┏━━
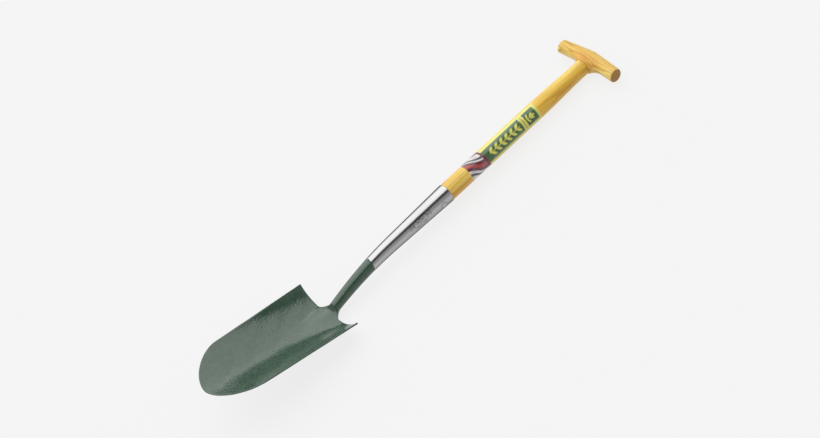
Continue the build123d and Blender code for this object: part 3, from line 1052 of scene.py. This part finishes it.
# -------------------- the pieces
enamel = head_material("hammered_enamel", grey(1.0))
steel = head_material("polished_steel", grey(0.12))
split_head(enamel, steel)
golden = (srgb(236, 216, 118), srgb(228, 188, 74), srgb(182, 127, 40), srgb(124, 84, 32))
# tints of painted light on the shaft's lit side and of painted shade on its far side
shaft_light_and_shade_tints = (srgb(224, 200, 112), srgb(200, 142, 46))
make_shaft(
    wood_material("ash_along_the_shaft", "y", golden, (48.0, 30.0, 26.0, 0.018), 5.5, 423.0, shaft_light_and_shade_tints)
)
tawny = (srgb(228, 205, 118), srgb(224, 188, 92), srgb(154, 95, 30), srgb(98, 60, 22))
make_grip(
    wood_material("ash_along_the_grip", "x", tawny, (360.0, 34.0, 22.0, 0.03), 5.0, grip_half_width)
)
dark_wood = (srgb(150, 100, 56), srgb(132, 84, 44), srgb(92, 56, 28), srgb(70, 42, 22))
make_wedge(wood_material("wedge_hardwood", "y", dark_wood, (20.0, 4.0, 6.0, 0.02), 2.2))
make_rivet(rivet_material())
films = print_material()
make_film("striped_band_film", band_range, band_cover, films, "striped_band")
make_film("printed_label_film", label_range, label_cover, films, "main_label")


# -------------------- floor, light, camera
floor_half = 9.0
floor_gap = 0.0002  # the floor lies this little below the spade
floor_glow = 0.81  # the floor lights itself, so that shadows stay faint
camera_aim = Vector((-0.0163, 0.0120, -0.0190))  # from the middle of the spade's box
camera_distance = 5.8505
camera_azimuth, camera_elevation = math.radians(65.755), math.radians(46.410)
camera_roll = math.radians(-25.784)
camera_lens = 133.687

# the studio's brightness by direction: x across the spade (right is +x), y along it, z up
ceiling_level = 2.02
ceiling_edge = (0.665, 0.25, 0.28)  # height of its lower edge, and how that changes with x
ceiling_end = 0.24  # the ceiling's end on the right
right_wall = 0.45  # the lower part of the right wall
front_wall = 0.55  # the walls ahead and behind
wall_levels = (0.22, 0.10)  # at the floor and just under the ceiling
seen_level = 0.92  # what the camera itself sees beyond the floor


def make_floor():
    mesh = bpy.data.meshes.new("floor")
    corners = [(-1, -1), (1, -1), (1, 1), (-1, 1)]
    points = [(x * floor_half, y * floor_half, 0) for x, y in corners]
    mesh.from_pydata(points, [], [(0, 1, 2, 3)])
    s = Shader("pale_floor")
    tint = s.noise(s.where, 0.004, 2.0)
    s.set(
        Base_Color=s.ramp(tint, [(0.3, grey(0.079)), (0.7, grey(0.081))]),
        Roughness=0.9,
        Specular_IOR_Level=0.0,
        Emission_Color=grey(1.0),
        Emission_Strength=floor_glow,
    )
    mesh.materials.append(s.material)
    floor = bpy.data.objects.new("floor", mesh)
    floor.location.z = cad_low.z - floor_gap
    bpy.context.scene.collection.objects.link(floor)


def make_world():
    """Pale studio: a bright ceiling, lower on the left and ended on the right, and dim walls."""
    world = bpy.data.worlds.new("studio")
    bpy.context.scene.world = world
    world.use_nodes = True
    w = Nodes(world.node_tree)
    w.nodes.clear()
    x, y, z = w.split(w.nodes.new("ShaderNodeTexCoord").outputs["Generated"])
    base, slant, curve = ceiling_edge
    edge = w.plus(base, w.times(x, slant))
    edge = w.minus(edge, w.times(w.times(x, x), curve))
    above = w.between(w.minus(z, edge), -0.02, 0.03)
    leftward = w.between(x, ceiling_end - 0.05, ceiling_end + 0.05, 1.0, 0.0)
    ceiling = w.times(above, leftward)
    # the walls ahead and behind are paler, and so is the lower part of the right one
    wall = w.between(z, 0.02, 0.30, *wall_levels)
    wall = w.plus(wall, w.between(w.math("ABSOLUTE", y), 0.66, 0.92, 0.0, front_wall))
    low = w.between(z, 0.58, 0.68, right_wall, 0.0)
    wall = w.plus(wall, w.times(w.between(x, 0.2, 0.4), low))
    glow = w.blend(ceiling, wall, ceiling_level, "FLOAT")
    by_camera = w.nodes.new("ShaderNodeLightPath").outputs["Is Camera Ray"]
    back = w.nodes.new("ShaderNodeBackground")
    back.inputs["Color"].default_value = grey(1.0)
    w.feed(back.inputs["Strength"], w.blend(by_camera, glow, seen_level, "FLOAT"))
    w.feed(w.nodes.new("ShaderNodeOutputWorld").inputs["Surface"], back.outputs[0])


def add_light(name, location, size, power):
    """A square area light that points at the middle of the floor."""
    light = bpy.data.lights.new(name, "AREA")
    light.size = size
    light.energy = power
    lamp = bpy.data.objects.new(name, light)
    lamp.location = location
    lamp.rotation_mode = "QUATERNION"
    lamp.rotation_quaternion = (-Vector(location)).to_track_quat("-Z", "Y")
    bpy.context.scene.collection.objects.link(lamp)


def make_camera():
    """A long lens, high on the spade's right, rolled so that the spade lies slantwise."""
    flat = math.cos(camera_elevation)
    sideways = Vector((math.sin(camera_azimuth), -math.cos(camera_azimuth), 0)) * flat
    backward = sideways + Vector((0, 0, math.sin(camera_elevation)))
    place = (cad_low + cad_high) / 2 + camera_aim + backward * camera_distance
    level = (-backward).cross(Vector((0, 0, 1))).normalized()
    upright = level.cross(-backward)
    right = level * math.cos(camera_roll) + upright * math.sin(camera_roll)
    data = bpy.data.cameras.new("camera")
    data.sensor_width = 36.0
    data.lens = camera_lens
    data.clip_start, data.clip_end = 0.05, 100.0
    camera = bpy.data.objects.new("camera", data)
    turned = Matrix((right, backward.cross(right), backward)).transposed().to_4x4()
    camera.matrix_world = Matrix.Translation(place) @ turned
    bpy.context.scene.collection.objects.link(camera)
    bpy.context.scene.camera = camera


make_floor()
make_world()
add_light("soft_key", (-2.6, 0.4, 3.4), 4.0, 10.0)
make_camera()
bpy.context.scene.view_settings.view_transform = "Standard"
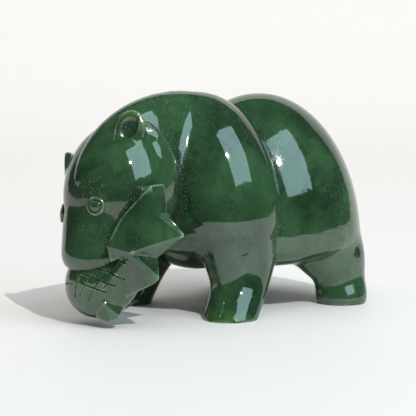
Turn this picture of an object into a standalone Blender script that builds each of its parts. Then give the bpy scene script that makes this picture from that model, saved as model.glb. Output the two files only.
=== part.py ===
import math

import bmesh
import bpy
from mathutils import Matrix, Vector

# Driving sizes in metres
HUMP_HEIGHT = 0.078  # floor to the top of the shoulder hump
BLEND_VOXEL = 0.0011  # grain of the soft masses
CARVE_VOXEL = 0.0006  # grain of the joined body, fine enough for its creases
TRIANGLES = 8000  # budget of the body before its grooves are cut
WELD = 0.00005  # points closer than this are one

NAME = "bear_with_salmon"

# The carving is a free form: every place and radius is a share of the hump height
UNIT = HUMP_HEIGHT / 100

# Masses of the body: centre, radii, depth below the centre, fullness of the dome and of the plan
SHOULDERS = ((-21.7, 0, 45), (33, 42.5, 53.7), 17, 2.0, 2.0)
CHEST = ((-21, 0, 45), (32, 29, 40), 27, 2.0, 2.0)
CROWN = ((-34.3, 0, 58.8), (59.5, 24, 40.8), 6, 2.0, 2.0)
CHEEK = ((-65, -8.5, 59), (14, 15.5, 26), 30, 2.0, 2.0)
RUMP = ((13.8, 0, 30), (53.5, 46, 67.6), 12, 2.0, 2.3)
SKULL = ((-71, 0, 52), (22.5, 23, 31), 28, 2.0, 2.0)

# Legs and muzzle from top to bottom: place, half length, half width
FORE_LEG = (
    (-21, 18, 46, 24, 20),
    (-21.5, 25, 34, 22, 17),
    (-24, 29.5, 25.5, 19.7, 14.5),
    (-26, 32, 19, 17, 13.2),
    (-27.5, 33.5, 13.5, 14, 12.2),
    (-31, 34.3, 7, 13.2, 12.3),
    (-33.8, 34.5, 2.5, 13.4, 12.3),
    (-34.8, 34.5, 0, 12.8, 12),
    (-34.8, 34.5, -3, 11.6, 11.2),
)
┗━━
What you will do
The lines above from the one containing "Turn this picture" through the one containing "WELD = 0.00005" are to be set down exactly, and no others.

Answer for the task
Turn this picture of an object into a standalone Blender script that builds each of its parts. Then give the bpy scene script that makes this picture from that model, saved as model.glb. Output the two files only.
=== part.py ===
import math

import bmesh
import bpy
from mathutils import Matrix, Vector

# Driving sizes in metres
HUMP_HEIGHT = 0.078  # floor to the top of the shoulder hump
BLEND_VOXEL = 0.0011  # grain of the soft masses
CARVE_VOXEL = 0.0006  # grain of the joined body, fine enough for its creases
TRIANGLES = 8000  # budget of the body before its grooves are cut
WELD = 0.00005  # points closer than this are one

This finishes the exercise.